[What is required]: Each line from the one containing "The three.js and" through the one containing "slopes = (values[after]" must be echoed exactly, endpoints included, and every other line omitted.

[Listed records]:
------------------------------------
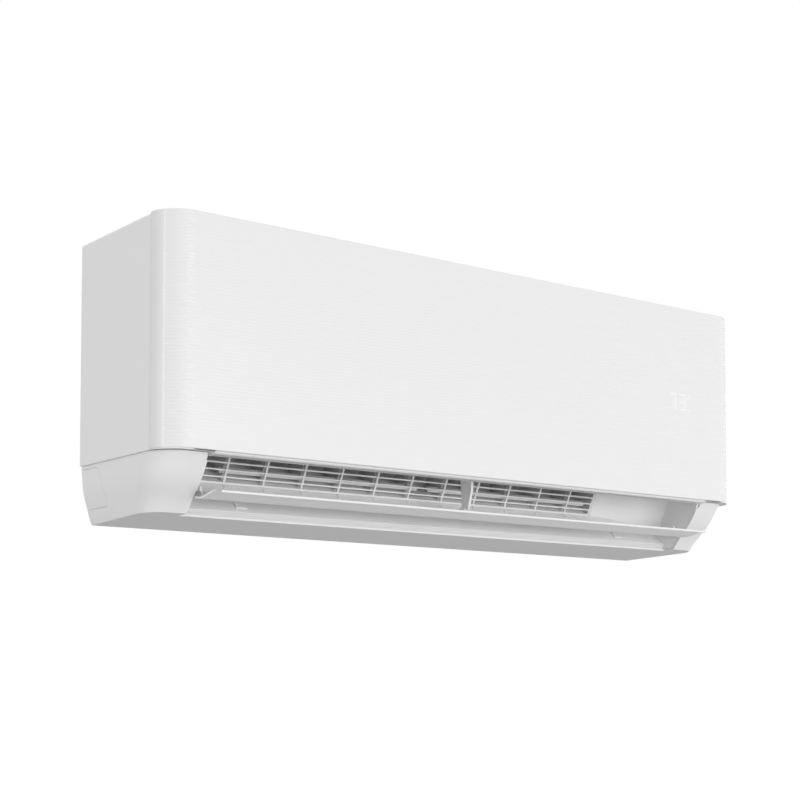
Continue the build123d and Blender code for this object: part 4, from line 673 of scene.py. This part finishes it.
class OBJECT_OT_unit_coil(bpy.types.Operator):
    """Coil banks as rows of thin fins on copper tubes, between galvanised end plates"""
    bl_idname = "object.unit_coil"
    bl_label = "Coil"

    def execute(self, context):
        sizes = context.scene.unit_coil
        half, end_gap = 12.5, 0.4  # half a bank's thickness, and the space left at its ends
        # rolled aluminium foil: bright, with streaks along the rolling direction
        foil = metal("rolled aluminium foil", linear("#D5D9DC"), 0.34, 2.0, stretch=(1.0, 1.0, 0.15), share=0.06)
        banks = (
            ("coil_front_lower", (-147.5, 104.0), (-147.5, 169.0)),
            ("coil_front_upper", (-147.5, 178.0), (-98.0, 252.0)),
            ("coil_rear", (-74.0, 252.0), (-30.0, 190.0)),
        )
        for node, start, end in banks:
            length = math.dist(start, end)
            along = ((end[0] - start[0]) / length, (end[1] - start[1]) / length)
            outline = [(start[0] - along[1] * half, up(start[1] + along[0] * half)),
                       (end[0] - along[1] * half, up(end[1] + along[0] * half)),
                       (end[0] + along[1] * half, up(end[1] - along[0] * half)),
                       (start[0] + along[1] * half, up(start[1] - along[0] * half))]
            low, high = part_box(node)
            left, right = low[0] / MM + end_gap, high[0] / MM - end_gap
            count = int((right - left) / (sizes.fin_pitch / MM))
            bm = bmesh.new()
            for fin in range(count + 1):
                x = left + fin * (right - left) / count
                add_prism(bm, outline, x - sizes.fin_wall / MM / 2, x + sizes.fin_wall / MM / 2)
            fins = finish_mesh(bm, node.replace("coil", "fins"), foil, "unit", 0.0)
            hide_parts(node)
        # annealed copper tube: warm and a little dulled by handling
        copper = metal("annealed copper", linear("#C77B55"), 0.3, 3.0, share=0.2)
        dress(copper, "coil_tubes", "liquid_pipe", "suction_pipe", "coil_sensor")
        # turned brass: yellow, with the fine lines of the lathe
        brass = metal("turned brass", linear("#CDAE62"), 0.28, 0.8, stretch=(6.0, 1.0, 1.0), share=0.08)
        dress(brass, "liquid_flare_nut", "suction_flare_nut")
        # galvanised steel: pale grey crystals with a broken shine
        sheet = galvanised("galvanised sheet", linear("#C6CACD"))
        dress(sheet, "coil_plate_left", "coil_plate_right", "wall_plate", "motor_clamp", "control_box_lid")
        return {"FINISHED"}


class OBJECT_OT_unit_filters(bpy.types.Operator):
    """Two bent filters: a ribbed frame with a woven net"""
    bl_idname = "object.unit_filters"
    bl_label = "Filters"

    def execute(self, context):
        sizes = context.scene.unit_coil
        # polypropylene frame and net thread: pale, waxy, slightly blue
        frame_plastic = moulded("moulded polypropylene, pale", linear("#D3D8DD"), 0.5, share=0.03)
        net_plastic = moulded("woven polypropylene net", linear("#AEB6BE"), 0.55, share=0.03)
        for name in ("filter_left", "filter_right"):
            low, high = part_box(name)
            low = [value / MM for value in low]
            high = [value / MM for value in high]
            self.frame_piece(name, low, high, frame_plastic)
            self.net_piece(name, low, high, net_plastic, sizes)
        return {"FINISHED"}

    def frame_piece(self, name, low, high, plastic):
        """Rim and ribs of one filter, over the front and across the top."""
        bm = bmesh.new()
        rim, wall, rib, inset, bay_width = 6.0, 3.0, 1.6, 0.4, 42.0
        left, right = low[0], high[0]
        front, back, foot, top = low[1], high[1], low[2], high[2]
        for x in (left, right - rim):
            add_block(bm, (x, front, foot), (x + rim, front + wall, top))
            add_block(bm, (x, front + wall, top - wall), (x + rim, back, top))
        add_block(bm, (left + rim, front, foot), (right - rim, front + wall, foot + rim))
        add_block(bm, (left + rim, front, top - rim), (right - rim, front + wall, top))
        add_block(bm, (left + rim, front + wall, top - wall), (right - rim, front + rim, top))
        add_block(bm, (left + rim, back - rim, top - wall), (right - rim, back, top))
        bays = int((right - left) / bay_width)
        for bay in range(1, bays):
            x = left + bay * (right - left) / bays
            add_block(bm, (x - rib / 2, front + inset, foot + 1), (x + rib / 2, front + wall - inset, top - 1))
            add_block(bm, (x - rib / 2, front + 1, top - wall + inset), (x + rib / 2, back - 1, top - inset))
        for rung in range(1, 4):
            z = foot + rung * (top - foot) / 4
            add_block(bm, (left + 1, front + inset, z - rib / 2), (right - 1, front + wall - inset, z + rib / 2))
        for rung in range(1, 3):
            y = front + rung * (back - front) / 3
            add_block(bm, (left + 1, y - rib / 2, top - wall + inset), (right - 1, y + rib / 2, top - inset))
        # tab that a finger lifts the filter by
        middle, tab_half, tab_height = (left + right) / 2, 18, 7
        add_block(bm, (middle - tab_half, front + 0.3, foot + rim),
                  (middle + tab_half, front + 1.5, foot + rim + tab_height))
        piece = finish_mesh(bm, name + "_frame", plastic, name, 30.0)
        bevel = piece.modifiers.new("moulded edges", "BEVEL")
        bevel.width = 0.3 * MM
        bevel.segments = 2
        bevel.limit_method = "ANGLE"
        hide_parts(name)

    def net_piece(self, name, low, high, plastic, sizes):
        """Crossed threads between the ribs, in the middle of the frame's wall."""
        bm = bmesh.new()
        pitch = sizes.net_pitch / MM
        half = sizes.net_thread / MM / 2
        inset, half_wall = 2, 1.5
        left, right = low[0] + inset, high[0] - inset
        foot, top = low[2] + inset, high[2] - inset
        front, back = low[1] + inset, high[1] - inset
        deep, level = low[1] + half_wall, high[2] - half_wall
        count = int((right - left) / pitch)
        for i in range(count + 1):
            x = left + i * (right - left) / count
            add_block(bm, (x - half, deep - half, foot), (x + half, deep + half, top))
            add_block(bm, (x - half, front, level - half), (x + half, back, level + half))
        count = int((top - foot) / pitch)
        for i in range(count + 1):
            z = foot + i * (top - foot) / count
            add_block(bm, (left, deep - half * 0.6, z - half), (right, deep + half * 1.4, z + half))
        count = int((back - front) / pitch)
        for i in range(count + 1):
            y = front + i * (back - front) / count
            add_block(bm, (left, y - half, level - half * 1.4), (right, y + half, level + half * 0.6))
        finish_mesh(bm, name + "_net", plastic, name, 0.0)


class OBJECT_OT_unit_inside(bpy.types.Operator):
    """Finish of the chassis, the motors, the boards, the drain and the small parts"""
    bl_idname = "object.unit_inside"
    bl_label = "Inside parts"

    def execute(self, context):
        colours = context.scene.unit_colours
        # general-purpose ABS behind the casing: matt, a little greyer than the outside
        chassis = moulded("moulded ABS, light grey", tuple(colours.chassis), 0.55, height_mm=0.03, share=0.03)
        dress(chassis, "chassis")
        # flame-retardant plastic, near black, slightly glossy
        dark = moulded("flame-retardant ABS, black", linear("#2A2B2D"), 0.45, share=0.08)
        dress(dark, "control_box", "cable_clamp", "drain_spout", "manual_button", "room_sensor")
        # deep-drawn steel cans, tumbled
        can = metal("deep-drawn steel", linear("#B9BBBD"), 0.36, 1.5, stretch=(0.2, 1.0, 1.0), share=0.08)
        dress(can, "fan_motor", "louver_motor")
        # ground bar: bright and smooth, with the fine lines of grinding
        ground = metal("ground steel bar", linear("#CFD1D3"), 0.22, 0.6, stretch=(0.1, 4.0, 4.0), share=0.05)
        dress(ground, "fan_end_shaft", "motor_shaft")
        # sintered bronze: porous, brown and dull
        bronze = metal("sintered bronze", linear("#9C7A50"), 0.5, 0.5, share=0.25, height_mm=0.02)
        dress(bronze, "bearing_bush")
        # nitrile rubber: black, no gloss
        rubber = moulded("nitrile rubber", linear("#26262A"), 0.75, grain_mm=0.7, height_mm=0.03, share=0.1,
                         ior=1.52)
        dress(rubber, "bearing_rubber", "drain_plug")
        # urea moulding of the terminals: hard, ivory, glossy
        ivory = moulded("moulded urea, ivory", linear("#E3DFD2"), 0.3, share=0.03, ior=1.55)
        dress(ivory, "terminal_block")
        # circuit boards: green mask with lighter tracks, and black parts that stand off it
        mask, parts = linear("#1E6B3C"), linear("#2B2C30")
        dress(circuit_board("glass-epoxy board, upright", mask, parts, "X", 344.9), "main_board")
        dress(circuit_board("glass-epoxy board, display", mask, parts, "Y", -168.2), "display_board")
        return {"FINISHED"}


OPERATORS = (OBJECT_OT_unit_stage, OBJECT_OT_unit_panel, OBJECT_OT_unit_display, OBJECT_OT_unit_casing,
             OBJECT_OT_unit_outlet, OBJECT_OT_unit_coil, OBJECT_OT_unit_filters, OBJECT_OT_unit_inside)
GROUPS = {"unit_panel": UnitPanelSizes, "unit_coil": UnitCoilSizes, "unit_colours": UnitColours,
          "unit_light": UnitStageLight}


class VIEW3D_PT_unit(bpy.types.Panel):
    """Lists the unit's sizes, colours and pieces"""
    bl_label = "Mini split indoor unit"
    bl_space_type = "VIEW_3D"
    bl_region_type = "UI"
    bl_category = "Indoor unit"

    def draw(self, context):
        for group, kind in GROUPS.items():
            box = self.layout.box()
            for name in kind.__annotations__:
                box.prop(getattr(context.scene, group), name)
        for operator in OPERATORS:
            self.layout.operator(operator.bl_idname)


def register():
    """Adds the classes and the scene's property groups."""
    for kind in (*GROUPS.values(), *OPERATORS, VIEW3D_PT_unit):
        bpy.utils.register_class(kind)
    for name, kind in GROUPS.items():
        setattr(bpy.types.Scene, name, PointerProperty(type=kind))


def unregister():
    """Takes them away again."""
    for name in GROUPS:
        delattr(bpy.types.Scene, name)
    for kind in reversed((*GROUPS.values(), *OPERATORS, VIEW3D_PT_unit)):
        bpy.utils.unregister_class(kind)


def main():
    """Makes every piece in order."""
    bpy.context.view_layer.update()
    register()
    for operator in OPERATORS:
        space, name = operator.bl_idname.split(".")
        getattr(getattr(bpy.ops, space), name)()


if __name__ == "__main__":
    main()
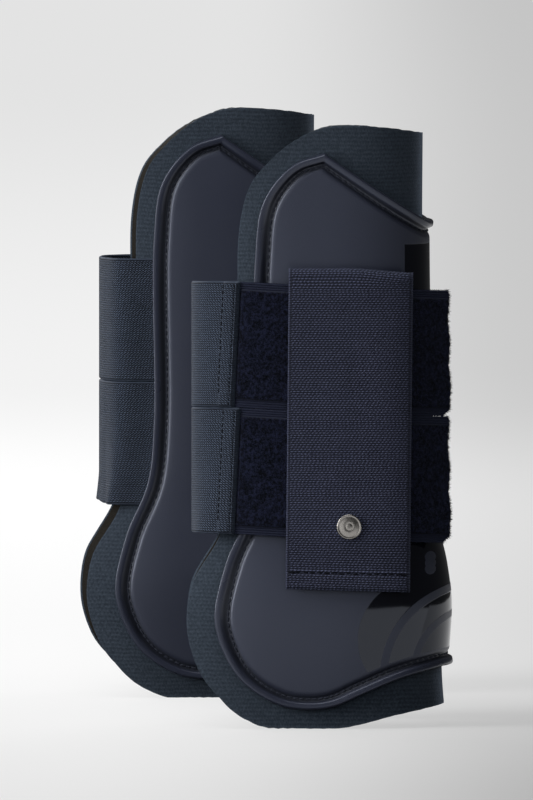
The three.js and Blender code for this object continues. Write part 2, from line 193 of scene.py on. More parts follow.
# Two of each boot's joints, in the boot's own millimetres. They give the boot's place.
SWING_AT = np.array([-31.5, -31.2])
HINGE_AT = np.array([8.0, 40.9])


# ---- small mathematics --------------------------------------------------------------------------


def smooth(value, low, high):
    t = np.clip((np.asarray(value, float) - low) / (high - low), 0, 1)
    return t * t * (3 - 2 * t)


def mix(a, b, t):
    return a + (b - a) * t


def column(index):
    """A smooth function of z through the rows of SECTIONS, for one of its columns."""
    heights, values = SECTIONS[:, 0], SECTIONS[:, index]
    before = np.maximum(np.arange(len(values)) - 1, 0)
    after = np.minimum(np.arange(len(values)) + 1, len(values) - 1)
    slopes = (values[after] - values[before]) / (heights[after] - heights[before])

    def at(z):
        z = np.asarray(z, float)
        i = np.clip(np.searchsorted(heights, z, side="right") - 1, 0, len(values) - 2)
        width = heights[i + 1] - heights[i]
        t = np.clip((z - heights[i]) / width, 0, 1)
        t2, t3 = t ** 2, t ** 3
        return ((2 * t3 - 3 * t2 + 1) * values[i] + (t3 - 2 * t2 + t) * width * slopes[i]
                + (3 * t2 - 2 * t3) * values[i + 1] + (t3 - t2) * width * slopes[i + 1])

    return at


back_at, front_at, half_width_at = column(1), column(2), column(3)


def oval(z, offset, front=None):
    """The superellipse at height z, grown by offset, as its middle and half axes."""
    front = front_at(z) if front is None else front
    back = back_at(z)
    return (back + front) / 2, (back - front) / 2 + offset, half_width_at(z) + offset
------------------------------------
[Exercise response]:
The three.js and Blender code for this object continues. Write part 2, from line 193 of scene.py on. More parts follow.
# Two of each boot's joints, in the boot's own millimetres. They give the boot's place.
SWING_AT = np.array([-31.5, -31.2])
HINGE_AT = np.array([8.0, 40.9])


# ---- small mathematics --------------------------------------------------------------------------


def smooth(value, low, high):
    t = np.clip((np.asarray(value, float) - low) / (high - low), 0, 1)
    return t * t * (3 - 2 * t)


def mix(a, b, t):
    return a + (b - a) * t


def column(index):
    """A smooth function of z through the rows of SECTIONS, for one of its columns."""
    heights, values = SECTIONS[:, 0], SECTIONS[:, index]
    before = np.maximum(np.arange(len(values)) - 1, 0)
    after = np.minimum(np.arange(len(values)) + 1, len(values) - 1)
    slopes = (values[after] - values[before]) / (heights[after] - heights[before])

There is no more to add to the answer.